-- DATA SHOWN --
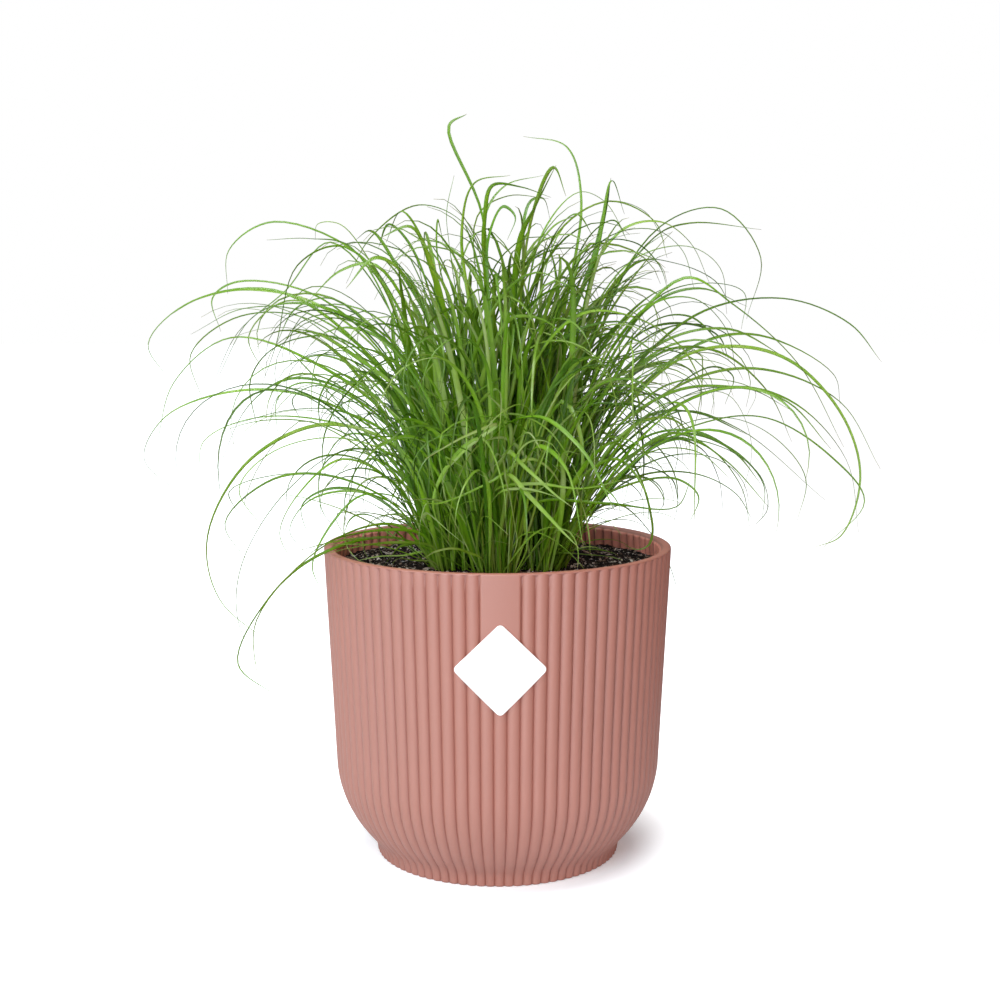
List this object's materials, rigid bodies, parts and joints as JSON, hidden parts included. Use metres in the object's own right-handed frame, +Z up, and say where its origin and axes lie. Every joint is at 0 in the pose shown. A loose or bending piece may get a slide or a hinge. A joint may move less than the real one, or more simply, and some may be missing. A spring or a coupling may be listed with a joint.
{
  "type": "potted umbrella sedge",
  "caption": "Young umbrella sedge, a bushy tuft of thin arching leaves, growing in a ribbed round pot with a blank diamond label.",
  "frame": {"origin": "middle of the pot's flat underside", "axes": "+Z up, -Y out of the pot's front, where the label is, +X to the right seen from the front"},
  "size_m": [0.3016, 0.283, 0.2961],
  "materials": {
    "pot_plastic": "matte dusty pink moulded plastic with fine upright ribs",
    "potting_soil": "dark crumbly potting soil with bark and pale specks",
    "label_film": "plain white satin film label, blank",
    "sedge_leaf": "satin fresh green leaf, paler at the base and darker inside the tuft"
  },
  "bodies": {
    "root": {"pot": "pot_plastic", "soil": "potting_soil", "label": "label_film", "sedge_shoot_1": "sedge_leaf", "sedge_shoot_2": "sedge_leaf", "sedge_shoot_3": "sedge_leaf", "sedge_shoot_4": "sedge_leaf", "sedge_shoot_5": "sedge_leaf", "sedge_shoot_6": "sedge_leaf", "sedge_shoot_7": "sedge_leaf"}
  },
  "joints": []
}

-- WHAT YOU ARE ASKED TO DO --
Every line of the data above should be reproduced word for word.

-- WRITTEN SOLUTION --
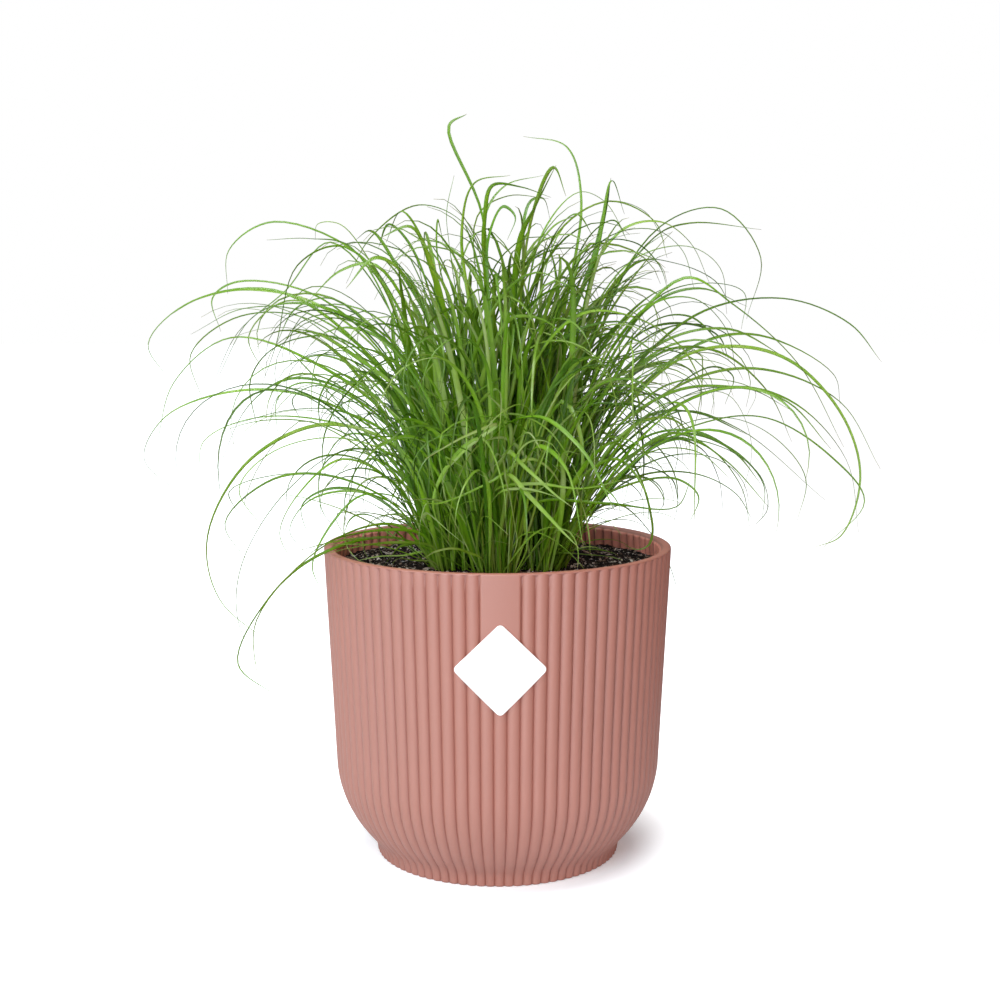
List this object's materials, rigid bodies, parts and joints as JSON, hidden parts included. Use metres in the object's own right-handed frame, +Z up, and say where its origin and axes lie. Every joint is at 0 in the pose shown. A loose or bending piece may get a slide or a hinge. A joint may move less than the real one, or more simply, and some may be missing. A spring or a coupling may be listed with a joint.
{
  "type": "potted umbrella sedge",
  "caption": "Young umbrella sedge, a bushy tuft of thin arching leaves, growing in a ribbed round pot with a blank diamond label.",
  "frame": {"origin": "middle of the pot's flat underside", "axes": "+Z up, -Y out of the pot's front, where the label is, +X to the right seen from the front"},
  "size_m": [0.3016, 0.283, 0.2961],
  "materials": {
    "pot_plastic": "matte dusty pink moulded plastic with fine upright ribs",
    "potting_soil": "dark crumbly potting soil with bark and pale specks",
    "label_film": "plain white satin film label, blank",
    "sedge_leaf": "satin fresh green leaf, paler at the base and darker inside the tuft"
  },
  "bodies": {
    "root": {"pot": "pot_plastic", "soil": "potting_soil", "label": "label_film", "sedge_shoot_1": "sedge_leaf", "sedge_shoot_2": "sedge_leaf", "sedge_shoot_3": "sedge_leaf", "sedge_shoot_4": "sedge_leaf", "sedge_shoot_5": "sedge_leaf", "sedge_shoot_6": "sedge_leaf", "sedge_shoot_7": "sedge_leaf"}
  },
  "joints": []
}